Ever since The New York Times was
embarrassed by a reporter who made things up, there has been a round of
breast beating in American journalism. The wails
has been "How could this happen to the mother ship of American journalism?
What went wrong?"
Anyone who knows anything about the history of US journalism knows little went wrong. Reporters were less accurate and more corrupted in the old days. There was a reason. They were paid poorly, and they did not get in trouble for taking gifts. Payola, if you will, was a price of bad employment practices. Last week, Editor & Publisher ran responses from several well-known American journalists and commentators on credibility and journalism and you can read it here.

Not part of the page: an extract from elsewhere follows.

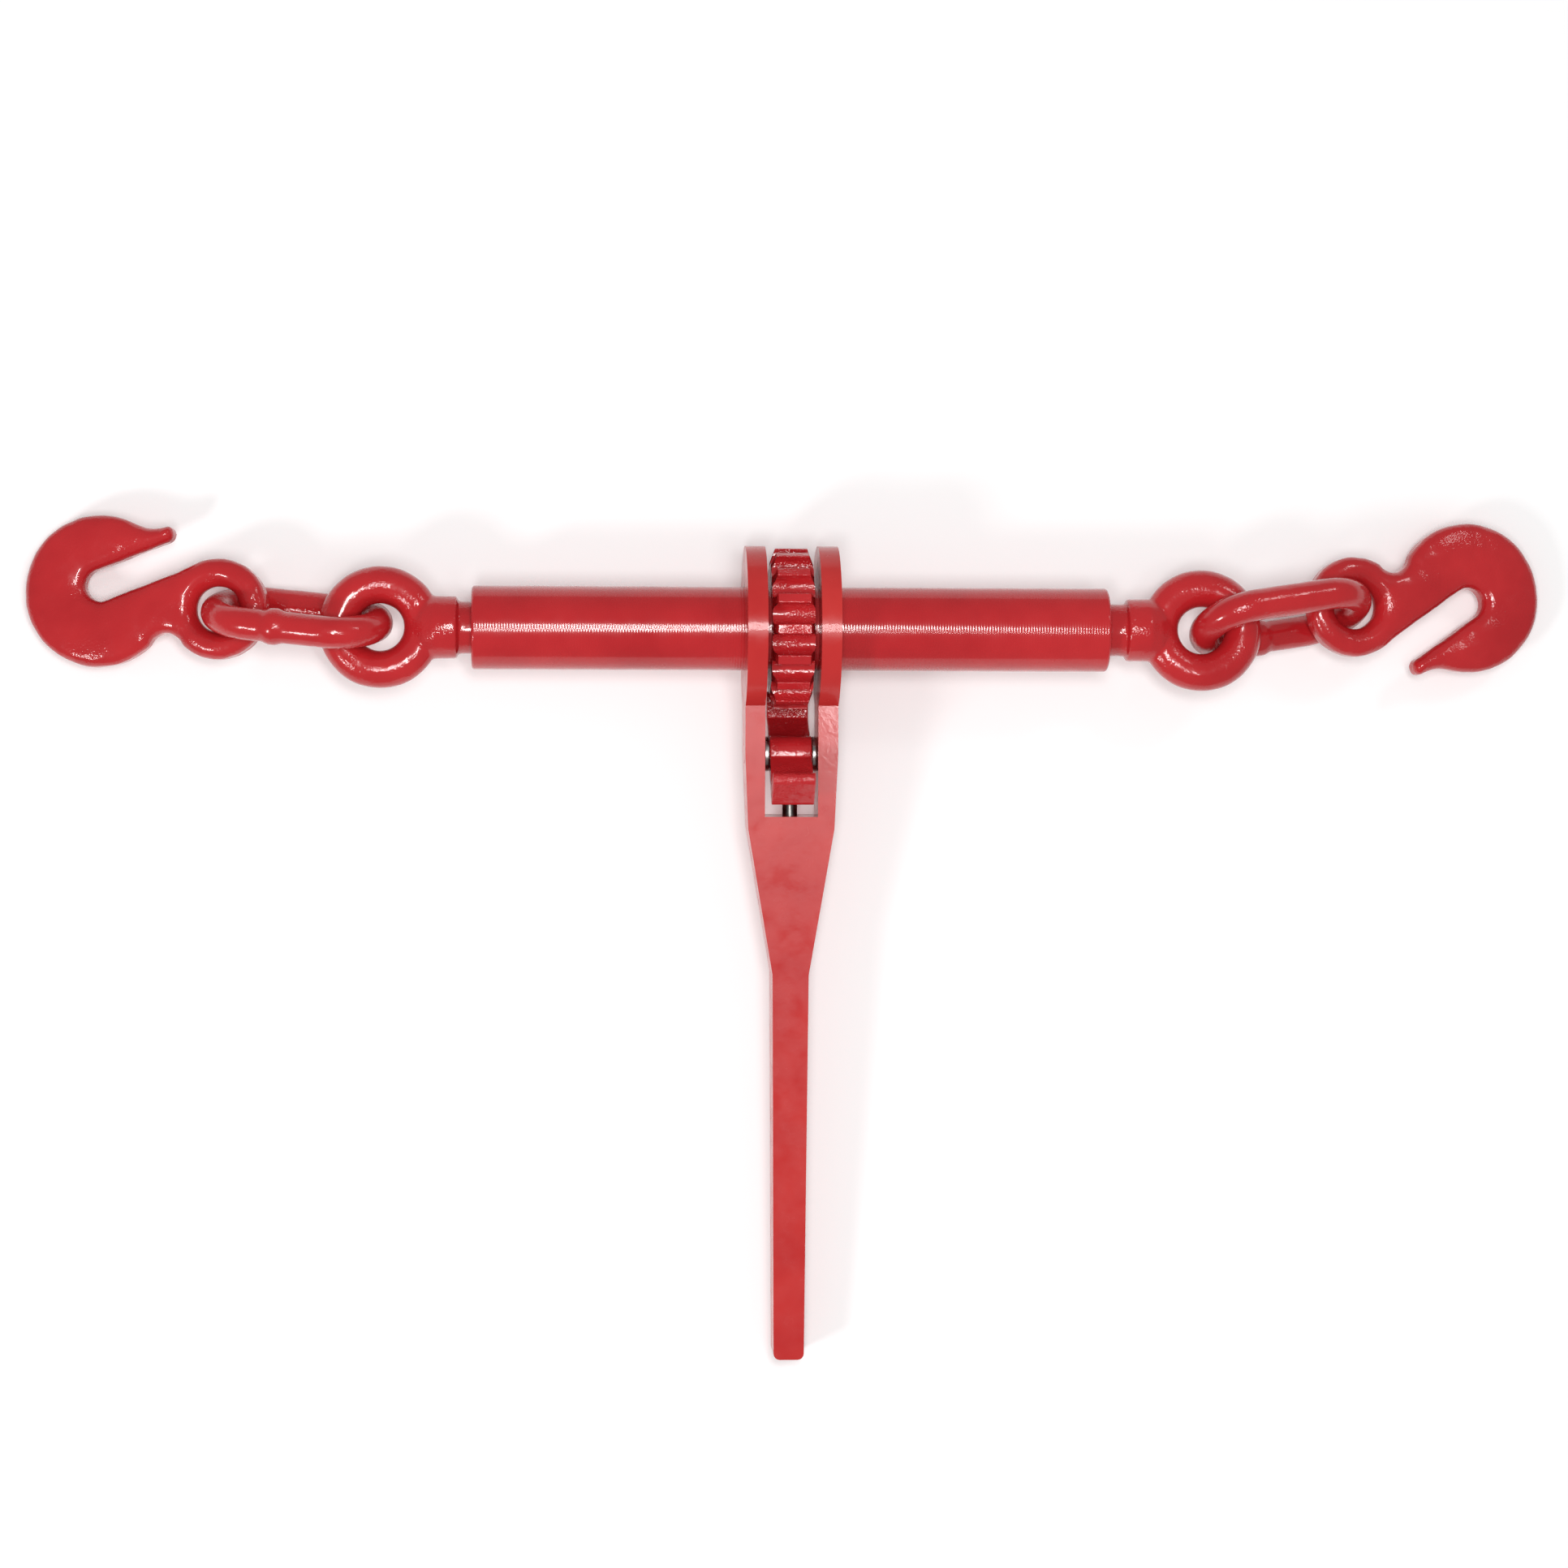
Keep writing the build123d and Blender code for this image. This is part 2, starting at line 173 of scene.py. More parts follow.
# turning marks left under the paint, across the bar
def ribFinish(finish):
    tree = finish.node_tree
    shader = tree.nodes["Principled BSDF"]
    place = tree.nodes["Texture Coordinate"]
    wave = tree.nodes.new("ShaderNodeTexWave")
    wave.wave_type = "BANDS"
    wave.bands_direction = "X"
    wave.inputs["Scale"].default_value = ribs["waveScale"] / ribs["pitch"]
    wave.inputs["Distortion"].default_value = ribs["distortion"]
    wave.inputs["Detail"].default_value = 1.0
    tree.links.new(place.outputs["Object"], wave.inputs["Vector"])
    before = shader.inputs["Normal"].links[0].from_node
    bump = addBump(tree, wave.outputs["Fac"], ribs["strength"], ribs["depth"], before)
    tree.links.new(bump.outputs["Normal"], shader.inputs["Normal"])
    tree.links.new(bump.outputs["Normal"], shader.inputs["Coat Normal"])
    return finish


deep, bright = enamel["deep"], enamel["bright"]
smoothEnamel = redEnamel("smoothEnamel", deep, bright, lumps=0.06, lumpSize=60.0, grain=0.10,
                         grainSize=700.0)
forgedEnamel = redEnamel("forgedEnamel", deep, bright, lumps=0.35, lumpSize=130.0, grain=0.25,
                         grainSize=700.0, speckle=0.35)
castEnamel = redEnamel("castEnamel", deep, bright, lumps=0.45, lumpSize=260.0, grain=0.40,
                       grainSize=800.0, speckle=0.9)
# lighter copy of the red enamel for the handle: painted reflection of the bright surroundings on its face
handlePaintedLightEnamel = redEnamel("handlePaintedLightEnamel", enamel["handlePaintedLightDeep"], enamel["handlePaintedLightBright"], lumps=0.05,
                         lumpSize=40.0, grain=0.15, grainSize=600.0, coat=enamel["handleCoat"])
barrelEnamel = ribFinish(redEnamel("barrelEnamel", deep, bright, lumps=0.05, lumpSize=60.0, grain=0.08,
                                   grainSize=700.0))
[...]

The gist of the articles is that journalism does a better job of accuracy today. However, there is concern about anonymous sources, and there is a need to get reporters back on the street in the view of old-timers like Jimmy Breslin. Both of these suggestions make sense. For example, there is far too much "trial ballooning" in Washington, D.C. where politicians are allowed to make anonymous proposals to test the waters before committing to an action. There is especially too much anonymous backstabbing that plays to various agenda. Reporters in search of good stories have been too willing to allow anonymous sources to engage in character assassination. If names were revealed more often, my guess is that civility would return to much of Washington's debate. Behind both of these bad habits are public affairs and PR practitioners playing the "spin" game. They should stop it, but they point to everyone else doing it and say they can't. Of course, someone has to blow the whistle. That's where journalists come in. They are the ones who should blow the whistle, since they are the ones being manipulated. I'm hoping the scandal at The New York Times fosters progress in this area. While there is no need for breast beating, there are some things US journalism and PR practitioners should be examining.